Stored data:

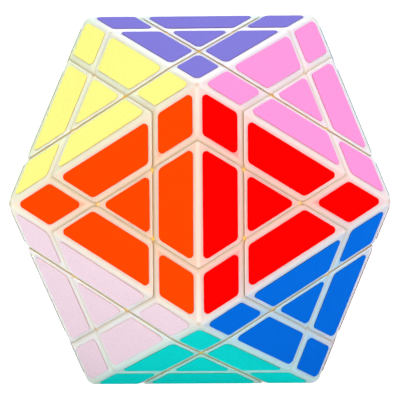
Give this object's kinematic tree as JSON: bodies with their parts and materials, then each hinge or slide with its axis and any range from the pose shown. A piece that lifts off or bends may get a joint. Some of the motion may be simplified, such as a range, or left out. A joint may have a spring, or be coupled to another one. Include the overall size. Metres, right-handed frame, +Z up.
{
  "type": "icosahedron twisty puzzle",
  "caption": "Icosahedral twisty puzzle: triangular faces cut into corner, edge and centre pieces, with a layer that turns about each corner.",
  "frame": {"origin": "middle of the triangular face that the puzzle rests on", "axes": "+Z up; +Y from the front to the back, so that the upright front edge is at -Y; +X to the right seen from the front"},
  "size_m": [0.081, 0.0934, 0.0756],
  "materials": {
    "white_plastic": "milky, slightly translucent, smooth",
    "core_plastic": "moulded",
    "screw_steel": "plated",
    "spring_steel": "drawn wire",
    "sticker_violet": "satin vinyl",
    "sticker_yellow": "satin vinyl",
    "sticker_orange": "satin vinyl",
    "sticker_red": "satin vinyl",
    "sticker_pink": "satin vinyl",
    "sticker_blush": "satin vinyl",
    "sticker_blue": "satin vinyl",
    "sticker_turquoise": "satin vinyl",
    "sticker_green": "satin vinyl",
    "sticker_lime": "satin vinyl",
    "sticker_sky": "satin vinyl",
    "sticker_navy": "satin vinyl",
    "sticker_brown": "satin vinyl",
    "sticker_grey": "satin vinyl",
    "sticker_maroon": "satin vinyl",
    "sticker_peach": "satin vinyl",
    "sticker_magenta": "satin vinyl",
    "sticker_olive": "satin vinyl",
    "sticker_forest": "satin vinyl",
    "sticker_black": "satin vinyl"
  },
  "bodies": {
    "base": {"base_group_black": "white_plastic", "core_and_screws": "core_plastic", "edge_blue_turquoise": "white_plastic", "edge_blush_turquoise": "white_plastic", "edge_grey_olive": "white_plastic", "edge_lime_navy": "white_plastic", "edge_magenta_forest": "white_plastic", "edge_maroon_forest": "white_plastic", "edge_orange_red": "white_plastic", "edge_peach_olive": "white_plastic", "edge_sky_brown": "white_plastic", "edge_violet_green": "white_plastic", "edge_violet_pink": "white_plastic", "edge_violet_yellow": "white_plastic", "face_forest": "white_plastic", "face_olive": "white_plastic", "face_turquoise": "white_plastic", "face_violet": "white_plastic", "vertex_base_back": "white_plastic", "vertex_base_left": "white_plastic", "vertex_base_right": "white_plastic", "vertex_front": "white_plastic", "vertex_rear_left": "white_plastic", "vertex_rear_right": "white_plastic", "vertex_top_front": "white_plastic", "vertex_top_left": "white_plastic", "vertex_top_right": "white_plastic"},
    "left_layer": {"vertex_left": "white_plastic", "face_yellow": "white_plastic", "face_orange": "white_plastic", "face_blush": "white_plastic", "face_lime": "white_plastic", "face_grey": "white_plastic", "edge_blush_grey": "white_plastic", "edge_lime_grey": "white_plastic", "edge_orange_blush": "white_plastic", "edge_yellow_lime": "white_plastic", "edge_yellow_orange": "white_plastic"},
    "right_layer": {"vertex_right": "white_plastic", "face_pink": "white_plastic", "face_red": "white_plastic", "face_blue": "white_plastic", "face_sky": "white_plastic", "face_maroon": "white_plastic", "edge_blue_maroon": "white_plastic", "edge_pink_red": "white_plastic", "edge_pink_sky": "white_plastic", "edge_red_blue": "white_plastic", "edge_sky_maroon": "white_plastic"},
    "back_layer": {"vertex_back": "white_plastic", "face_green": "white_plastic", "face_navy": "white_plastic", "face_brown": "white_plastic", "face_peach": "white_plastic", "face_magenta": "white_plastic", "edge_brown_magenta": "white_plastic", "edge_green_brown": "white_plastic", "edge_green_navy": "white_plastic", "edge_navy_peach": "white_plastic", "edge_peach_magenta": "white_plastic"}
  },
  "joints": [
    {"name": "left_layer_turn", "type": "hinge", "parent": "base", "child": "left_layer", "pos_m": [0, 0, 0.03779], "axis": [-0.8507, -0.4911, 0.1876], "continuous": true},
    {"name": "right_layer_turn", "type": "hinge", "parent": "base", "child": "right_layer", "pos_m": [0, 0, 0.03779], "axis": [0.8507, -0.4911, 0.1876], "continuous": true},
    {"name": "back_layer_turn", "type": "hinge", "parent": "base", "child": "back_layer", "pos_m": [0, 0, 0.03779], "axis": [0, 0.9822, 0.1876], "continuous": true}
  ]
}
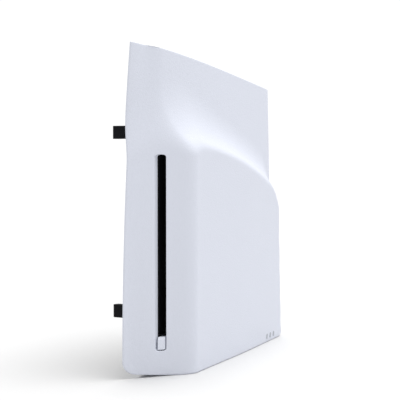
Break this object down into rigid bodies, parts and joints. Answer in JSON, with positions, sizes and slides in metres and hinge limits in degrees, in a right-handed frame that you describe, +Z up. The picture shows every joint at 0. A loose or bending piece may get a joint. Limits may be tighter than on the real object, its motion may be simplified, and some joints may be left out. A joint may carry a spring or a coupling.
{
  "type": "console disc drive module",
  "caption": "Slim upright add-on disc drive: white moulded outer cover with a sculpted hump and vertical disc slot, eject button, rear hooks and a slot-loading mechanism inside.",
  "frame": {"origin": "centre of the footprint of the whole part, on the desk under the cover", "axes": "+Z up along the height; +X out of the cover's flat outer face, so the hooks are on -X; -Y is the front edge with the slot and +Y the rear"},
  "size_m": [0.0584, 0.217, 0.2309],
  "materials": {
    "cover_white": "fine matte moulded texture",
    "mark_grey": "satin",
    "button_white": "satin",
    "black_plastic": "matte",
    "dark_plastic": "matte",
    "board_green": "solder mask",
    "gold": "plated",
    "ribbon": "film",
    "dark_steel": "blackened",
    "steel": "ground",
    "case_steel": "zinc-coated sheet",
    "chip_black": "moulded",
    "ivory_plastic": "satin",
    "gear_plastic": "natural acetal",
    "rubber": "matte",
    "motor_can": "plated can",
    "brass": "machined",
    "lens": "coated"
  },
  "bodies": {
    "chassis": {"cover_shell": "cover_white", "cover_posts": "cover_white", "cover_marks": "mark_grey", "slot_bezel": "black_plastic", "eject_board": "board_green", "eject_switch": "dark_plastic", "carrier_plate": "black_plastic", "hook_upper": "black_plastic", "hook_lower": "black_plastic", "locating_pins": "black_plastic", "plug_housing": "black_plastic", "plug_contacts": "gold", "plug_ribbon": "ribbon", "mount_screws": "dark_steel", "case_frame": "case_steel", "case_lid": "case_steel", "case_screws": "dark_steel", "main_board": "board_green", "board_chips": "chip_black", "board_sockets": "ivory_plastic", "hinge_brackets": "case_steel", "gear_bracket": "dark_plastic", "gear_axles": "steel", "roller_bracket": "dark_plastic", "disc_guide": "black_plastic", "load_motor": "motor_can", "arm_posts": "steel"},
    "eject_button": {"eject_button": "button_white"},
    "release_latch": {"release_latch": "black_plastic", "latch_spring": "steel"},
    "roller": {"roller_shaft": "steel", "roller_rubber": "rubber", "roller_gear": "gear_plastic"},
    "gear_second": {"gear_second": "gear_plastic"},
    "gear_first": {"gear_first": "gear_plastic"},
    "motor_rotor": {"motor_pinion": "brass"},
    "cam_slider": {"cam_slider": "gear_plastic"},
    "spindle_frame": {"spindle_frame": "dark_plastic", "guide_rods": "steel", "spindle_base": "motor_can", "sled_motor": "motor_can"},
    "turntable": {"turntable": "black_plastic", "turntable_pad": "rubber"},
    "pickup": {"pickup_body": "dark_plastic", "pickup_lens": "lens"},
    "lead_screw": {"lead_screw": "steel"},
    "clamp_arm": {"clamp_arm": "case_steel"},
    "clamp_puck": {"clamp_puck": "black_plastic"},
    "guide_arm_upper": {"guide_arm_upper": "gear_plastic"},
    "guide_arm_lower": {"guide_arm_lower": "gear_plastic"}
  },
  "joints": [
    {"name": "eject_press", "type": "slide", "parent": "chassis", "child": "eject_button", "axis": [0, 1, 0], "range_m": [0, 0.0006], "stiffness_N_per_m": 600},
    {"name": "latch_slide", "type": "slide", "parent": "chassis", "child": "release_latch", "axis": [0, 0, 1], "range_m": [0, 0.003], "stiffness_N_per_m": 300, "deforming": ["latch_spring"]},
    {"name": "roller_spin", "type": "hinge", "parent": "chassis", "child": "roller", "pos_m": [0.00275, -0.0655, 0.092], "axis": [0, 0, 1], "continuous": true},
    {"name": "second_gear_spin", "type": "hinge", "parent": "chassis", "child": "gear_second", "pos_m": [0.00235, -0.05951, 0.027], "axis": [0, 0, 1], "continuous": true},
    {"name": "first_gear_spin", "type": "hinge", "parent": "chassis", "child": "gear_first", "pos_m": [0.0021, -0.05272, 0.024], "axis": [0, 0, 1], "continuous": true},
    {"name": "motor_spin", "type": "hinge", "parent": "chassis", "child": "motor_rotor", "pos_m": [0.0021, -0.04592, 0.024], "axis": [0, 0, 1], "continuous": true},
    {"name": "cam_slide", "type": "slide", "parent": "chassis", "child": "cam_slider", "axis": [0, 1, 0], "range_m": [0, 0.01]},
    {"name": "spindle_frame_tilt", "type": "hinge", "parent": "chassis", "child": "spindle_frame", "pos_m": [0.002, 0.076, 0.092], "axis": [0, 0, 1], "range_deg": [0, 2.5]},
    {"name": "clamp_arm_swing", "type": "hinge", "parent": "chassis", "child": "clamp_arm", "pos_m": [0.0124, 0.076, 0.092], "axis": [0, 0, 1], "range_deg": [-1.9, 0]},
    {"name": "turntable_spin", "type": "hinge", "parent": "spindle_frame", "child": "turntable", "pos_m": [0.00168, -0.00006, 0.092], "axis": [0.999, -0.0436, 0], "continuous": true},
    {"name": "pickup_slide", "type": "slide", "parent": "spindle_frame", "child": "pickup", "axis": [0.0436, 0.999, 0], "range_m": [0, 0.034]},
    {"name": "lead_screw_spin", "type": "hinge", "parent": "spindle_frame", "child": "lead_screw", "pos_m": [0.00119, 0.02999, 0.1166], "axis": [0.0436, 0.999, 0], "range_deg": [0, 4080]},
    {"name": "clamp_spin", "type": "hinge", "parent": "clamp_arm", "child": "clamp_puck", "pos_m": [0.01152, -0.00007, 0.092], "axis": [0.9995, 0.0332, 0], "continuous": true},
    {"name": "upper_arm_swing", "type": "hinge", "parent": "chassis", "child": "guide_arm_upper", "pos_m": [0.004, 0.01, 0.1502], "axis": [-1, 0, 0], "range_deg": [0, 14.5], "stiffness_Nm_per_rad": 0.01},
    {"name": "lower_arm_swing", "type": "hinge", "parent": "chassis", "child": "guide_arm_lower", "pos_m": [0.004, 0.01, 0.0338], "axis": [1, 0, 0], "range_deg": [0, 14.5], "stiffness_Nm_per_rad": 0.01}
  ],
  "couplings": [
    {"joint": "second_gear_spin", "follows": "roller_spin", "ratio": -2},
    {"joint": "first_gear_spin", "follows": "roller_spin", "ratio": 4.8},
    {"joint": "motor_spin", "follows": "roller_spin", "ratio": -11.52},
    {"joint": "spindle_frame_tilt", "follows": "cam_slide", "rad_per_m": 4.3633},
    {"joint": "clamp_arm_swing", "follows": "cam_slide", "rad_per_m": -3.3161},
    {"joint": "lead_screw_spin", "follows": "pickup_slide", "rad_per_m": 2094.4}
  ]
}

Task to complete:
Count the lines above that contain the word "object", and reply with only that number.

Task output:
2